The exercise:
Reproduce the top of the data verbatim, through and including the line that contains "shank_length = 12.55".

##### Collected material

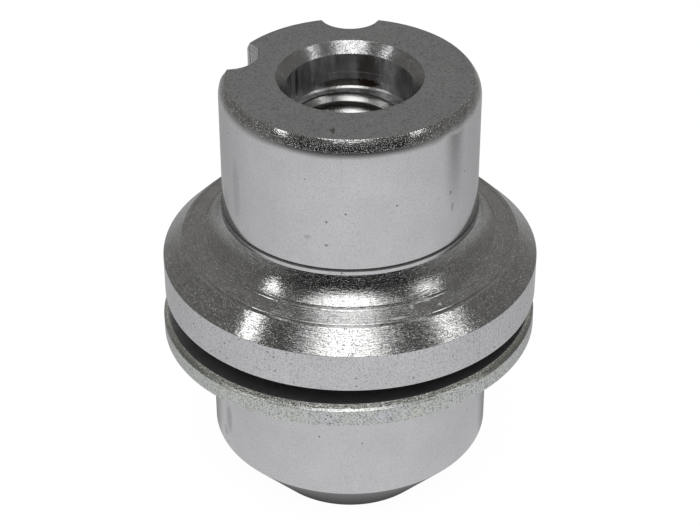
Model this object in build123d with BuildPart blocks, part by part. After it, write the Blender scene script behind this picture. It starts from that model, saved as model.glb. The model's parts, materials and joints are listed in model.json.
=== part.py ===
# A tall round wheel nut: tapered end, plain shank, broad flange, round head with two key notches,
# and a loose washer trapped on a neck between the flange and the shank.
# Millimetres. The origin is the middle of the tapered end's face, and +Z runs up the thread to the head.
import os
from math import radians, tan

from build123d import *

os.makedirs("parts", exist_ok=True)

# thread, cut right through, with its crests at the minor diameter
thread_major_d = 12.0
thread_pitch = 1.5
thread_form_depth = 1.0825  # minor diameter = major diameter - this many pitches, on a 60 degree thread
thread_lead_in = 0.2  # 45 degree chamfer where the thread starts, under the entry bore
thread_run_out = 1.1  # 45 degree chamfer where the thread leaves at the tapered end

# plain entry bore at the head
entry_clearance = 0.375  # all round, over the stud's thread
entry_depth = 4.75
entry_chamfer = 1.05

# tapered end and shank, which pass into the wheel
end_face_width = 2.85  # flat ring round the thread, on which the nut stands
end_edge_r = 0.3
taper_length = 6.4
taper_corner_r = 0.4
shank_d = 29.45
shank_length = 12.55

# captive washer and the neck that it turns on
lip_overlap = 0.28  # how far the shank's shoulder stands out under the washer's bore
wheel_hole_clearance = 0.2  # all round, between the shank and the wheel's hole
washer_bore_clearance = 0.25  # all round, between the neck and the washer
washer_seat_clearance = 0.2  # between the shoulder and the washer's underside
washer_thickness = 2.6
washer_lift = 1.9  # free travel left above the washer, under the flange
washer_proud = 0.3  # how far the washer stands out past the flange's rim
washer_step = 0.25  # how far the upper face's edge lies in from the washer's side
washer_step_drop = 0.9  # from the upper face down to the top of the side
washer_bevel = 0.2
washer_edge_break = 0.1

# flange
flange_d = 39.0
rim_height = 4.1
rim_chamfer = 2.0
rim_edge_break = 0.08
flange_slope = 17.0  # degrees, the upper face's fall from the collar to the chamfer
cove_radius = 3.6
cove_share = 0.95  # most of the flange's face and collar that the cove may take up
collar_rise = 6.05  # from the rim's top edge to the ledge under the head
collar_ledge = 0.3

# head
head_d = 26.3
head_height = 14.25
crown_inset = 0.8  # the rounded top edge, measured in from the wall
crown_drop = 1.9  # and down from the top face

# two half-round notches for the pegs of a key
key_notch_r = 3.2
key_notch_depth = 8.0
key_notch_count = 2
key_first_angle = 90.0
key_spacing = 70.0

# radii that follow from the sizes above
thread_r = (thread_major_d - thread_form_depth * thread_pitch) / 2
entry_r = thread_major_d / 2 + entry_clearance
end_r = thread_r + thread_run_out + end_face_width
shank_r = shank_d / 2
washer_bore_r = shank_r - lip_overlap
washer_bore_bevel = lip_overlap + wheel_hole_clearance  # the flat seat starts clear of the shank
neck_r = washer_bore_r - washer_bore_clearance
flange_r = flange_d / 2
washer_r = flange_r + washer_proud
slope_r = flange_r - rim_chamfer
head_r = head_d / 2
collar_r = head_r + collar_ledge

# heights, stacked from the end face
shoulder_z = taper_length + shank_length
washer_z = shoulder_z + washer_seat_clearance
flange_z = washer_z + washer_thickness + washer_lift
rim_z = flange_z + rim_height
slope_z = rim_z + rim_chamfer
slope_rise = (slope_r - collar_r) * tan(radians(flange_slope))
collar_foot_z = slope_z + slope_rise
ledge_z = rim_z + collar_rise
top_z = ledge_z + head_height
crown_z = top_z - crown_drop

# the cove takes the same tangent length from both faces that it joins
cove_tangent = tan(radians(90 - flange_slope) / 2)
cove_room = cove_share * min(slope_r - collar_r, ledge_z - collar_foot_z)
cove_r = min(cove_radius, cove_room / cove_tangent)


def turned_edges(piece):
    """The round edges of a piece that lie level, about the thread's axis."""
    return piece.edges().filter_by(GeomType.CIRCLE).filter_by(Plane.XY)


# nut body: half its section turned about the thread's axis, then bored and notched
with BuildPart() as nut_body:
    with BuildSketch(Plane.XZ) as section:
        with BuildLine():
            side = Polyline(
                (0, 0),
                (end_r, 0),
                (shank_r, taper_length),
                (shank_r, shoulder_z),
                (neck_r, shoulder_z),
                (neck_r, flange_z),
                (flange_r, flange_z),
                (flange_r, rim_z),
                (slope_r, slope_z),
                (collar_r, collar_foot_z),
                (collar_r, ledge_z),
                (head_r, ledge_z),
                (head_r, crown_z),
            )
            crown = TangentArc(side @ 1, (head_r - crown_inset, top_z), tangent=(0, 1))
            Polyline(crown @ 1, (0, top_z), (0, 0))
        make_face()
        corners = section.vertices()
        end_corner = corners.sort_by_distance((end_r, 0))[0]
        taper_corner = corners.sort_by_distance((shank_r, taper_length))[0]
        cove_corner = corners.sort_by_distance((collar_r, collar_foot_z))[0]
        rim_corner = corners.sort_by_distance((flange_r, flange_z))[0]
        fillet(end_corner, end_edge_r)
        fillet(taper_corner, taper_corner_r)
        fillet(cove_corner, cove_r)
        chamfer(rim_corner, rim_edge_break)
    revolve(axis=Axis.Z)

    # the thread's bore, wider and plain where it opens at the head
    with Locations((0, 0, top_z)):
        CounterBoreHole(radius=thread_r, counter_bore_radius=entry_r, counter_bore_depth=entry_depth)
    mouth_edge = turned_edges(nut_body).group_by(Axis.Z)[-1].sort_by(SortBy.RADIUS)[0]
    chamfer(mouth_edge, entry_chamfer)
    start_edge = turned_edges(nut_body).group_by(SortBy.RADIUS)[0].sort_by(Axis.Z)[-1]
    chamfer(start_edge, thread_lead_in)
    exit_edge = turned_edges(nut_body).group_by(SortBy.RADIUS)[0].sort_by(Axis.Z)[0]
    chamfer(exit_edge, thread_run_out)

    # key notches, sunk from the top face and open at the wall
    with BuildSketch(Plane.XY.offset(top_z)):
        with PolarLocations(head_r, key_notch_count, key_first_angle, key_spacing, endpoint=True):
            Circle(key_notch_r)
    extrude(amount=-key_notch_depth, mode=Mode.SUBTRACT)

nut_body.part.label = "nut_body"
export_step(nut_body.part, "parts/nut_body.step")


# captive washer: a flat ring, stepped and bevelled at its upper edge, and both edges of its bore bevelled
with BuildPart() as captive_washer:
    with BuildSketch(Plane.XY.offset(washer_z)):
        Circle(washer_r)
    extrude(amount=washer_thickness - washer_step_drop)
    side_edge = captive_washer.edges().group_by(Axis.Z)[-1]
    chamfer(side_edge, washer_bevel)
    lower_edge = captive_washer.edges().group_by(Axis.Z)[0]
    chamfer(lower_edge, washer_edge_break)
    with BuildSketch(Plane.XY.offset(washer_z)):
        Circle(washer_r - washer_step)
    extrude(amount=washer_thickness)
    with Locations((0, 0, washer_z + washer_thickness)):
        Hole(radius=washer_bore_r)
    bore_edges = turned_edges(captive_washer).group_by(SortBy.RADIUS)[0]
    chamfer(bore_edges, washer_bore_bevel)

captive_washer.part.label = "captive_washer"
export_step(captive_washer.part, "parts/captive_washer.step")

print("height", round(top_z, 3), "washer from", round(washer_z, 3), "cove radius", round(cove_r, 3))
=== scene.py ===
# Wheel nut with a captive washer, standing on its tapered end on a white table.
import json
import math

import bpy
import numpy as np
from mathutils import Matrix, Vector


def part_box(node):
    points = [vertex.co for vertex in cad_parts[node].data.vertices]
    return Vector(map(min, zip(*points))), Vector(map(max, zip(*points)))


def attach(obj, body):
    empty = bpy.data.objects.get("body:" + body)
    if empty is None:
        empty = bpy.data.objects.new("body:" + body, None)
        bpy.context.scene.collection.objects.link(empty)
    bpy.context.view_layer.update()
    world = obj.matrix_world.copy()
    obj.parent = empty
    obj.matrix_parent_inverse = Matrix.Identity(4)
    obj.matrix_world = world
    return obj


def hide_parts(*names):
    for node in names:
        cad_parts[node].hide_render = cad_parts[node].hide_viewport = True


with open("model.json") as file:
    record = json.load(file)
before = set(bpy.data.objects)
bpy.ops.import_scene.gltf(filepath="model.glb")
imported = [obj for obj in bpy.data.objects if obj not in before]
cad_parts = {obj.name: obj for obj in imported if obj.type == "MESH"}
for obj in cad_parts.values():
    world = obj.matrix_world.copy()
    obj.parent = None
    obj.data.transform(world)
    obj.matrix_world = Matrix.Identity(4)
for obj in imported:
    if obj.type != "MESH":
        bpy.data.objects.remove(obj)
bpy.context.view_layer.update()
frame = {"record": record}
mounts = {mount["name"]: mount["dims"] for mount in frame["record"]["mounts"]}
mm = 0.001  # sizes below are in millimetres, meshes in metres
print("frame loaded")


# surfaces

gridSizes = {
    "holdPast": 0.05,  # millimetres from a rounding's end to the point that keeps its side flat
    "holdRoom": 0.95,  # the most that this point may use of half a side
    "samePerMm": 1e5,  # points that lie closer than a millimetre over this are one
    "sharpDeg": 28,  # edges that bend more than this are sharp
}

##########

Exercise solution:
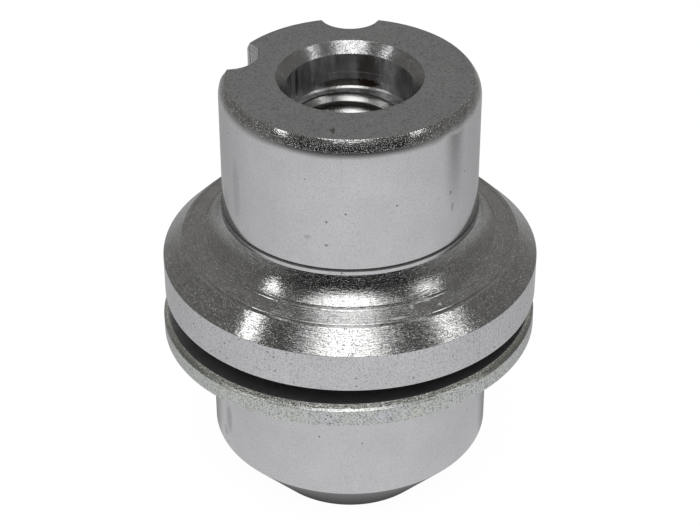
Model this object in build123d with BuildPart blocks, part by part. After it, write the Blender scene script behind this picture. It starts from that model, saved as model.glb. The model's parts, materials and joints are listed in model.json.
=== part.py ===
# A tall round wheel nut: tapered end, plain shank, broad flange, round head with two key notches,
# and a loose washer trapped on a neck between the flange and the shank.
# Millimetres. The origin is the middle of the tapered end's face, and +Z runs up the thread to the head.
import os
from math import radians, tan

from build123d import *

os.makedirs("parts", exist_ok=True)

# thread, cut right through, with its crests at the minor diameter
thread_major_d = 12.0
thread_pitch = 1.5
thread_form_depth = 1.0825  # minor diameter = major diameter - this many pitches, on a 60 degree thread
thread_lead_in = 0.2  # 45 degree chamfer where the thread starts, under the entry bore
thread_run_out = 1.1  # 45 degree chamfer where the thread leaves at the tapered end

# plain entry bore at the head
entry_clearance = 0.375  # all round, over the stud's thread
entry_depth = 4.75
entry_chamfer = 1.05

# tapered end and shank, which pass into the wheel
end_face_width = 2.85  # flat ring round the thread, on which the nut stands
end_edge_r = 0.3
taper_length = 6.4
taper_corner_r = 0.4
shank_d = 29.45
shank_length = 12.55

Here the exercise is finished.